Fein, however, eagerly signed up to flack for Dhlakama's terror army. Like most foreign lobbyists, he bilked his client for huge sums of money while performing virtually no work. Fein's chief endeavor was writing The Dhlakama Papers, a collection of the wise leader's theoretical musings, and RENAMO's constitution. The latter document is a loose plagiarism of the U.S. constitution with a few pet projects of Fein's -- the death penalty and privatization -- thrown in for good measure.

Following his work with RENAMO, Fein dropped out of the lobbying world. He founded a consulting firm with the recently deceased Albert Blaustein, a conservative ideologue and Rutgers Law School professor, which specialized in "advising foreign governments in drafting constitutions."

Blaustein's claim to fame was having written the Liberian constitution under contract to dictator Samuel Doe, who was slain in 1990 after a decade of bloody rule. Fein's partner also was a long-time adviser to Chief Mangosuthu Buthelezi's Inkatha Party in South Africa. He wrote a 1992 constitution for the Inkatha which provoked a huge uproar because it laid the foundation for a secessionist KwaZulu-Natal "state."

Now, Fein has returned to lobbying and is working for a client that has the dubious distinction of making RENAMO look good: The Sudan. That country's government is barred from receiving U.S. foreign aid because of its support for terrorism and because of its revolting human rights record. Amnesty International reports that the Sudanese government not only assassinates and tortures its "enemies," but that paramilitary forces have kidnapped scores of children, who are believed to be held in domestic slavery by their abductors or taken to camps in remote rural areas, where they are trained for military service.

Another common practice of the Sudanese government is to flog "criminals." According to Amnesty, many of the victims are women convicted of brewing alcohol and convicted by rubber stamp Public Order Courts.

Explaining away a record like that is a delicate task indeed, which is where Fein comes in. Having already billed his client $20,000 for "legal and historical research," Fein has now begun lobbying -- he plans to meet with Congress, the Executive Branch, newspaper editorial boards and think tanks -- on the Sudan's behalf for a monthly fee of $10,000.

Fein's contract, on file at the Justice Department's Foreign Agents Registration Unit, says he will offer the Sudan "advisory and advocacy services" with the goal of fostering "warming relations" with the U.S. He'll also seek to have the country delisted as a supporter of terrorism and urge the U.S. government to lift all sanctions against the Sudan, including prohibitions on military aid.

As part of his effort, Fein promised his client that he would prepare favorable pamphlets, monographs and magazine and newspaper articles. Since Fein has a regular column in The Washington Times, expect to soon see him penning articles lauding the Sudanese government's devout commitment to democracy and the rule of law.

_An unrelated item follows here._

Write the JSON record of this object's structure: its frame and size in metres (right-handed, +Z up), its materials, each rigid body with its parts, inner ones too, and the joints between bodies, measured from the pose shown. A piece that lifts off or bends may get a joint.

"There is a vast amount of misperception about what is going on in the Sudan," says Fein, calling this a "media problem."

"It is not that the Republic of Sudan does not have warts, it does," Fein told Multinational Monitor. "But I am convinced they are serious about making improvements."

Fein, who authored Nicaragua's Constitution: Echoes of Mein Kempf during the Sandinista years and never displayed much sympathy for the Sandinistas when they were under attack from the Reagan administration-backed contras, insists the Sudanese government should be cut some slack. "You've got to remember, they are in the midst of a civil war," he says.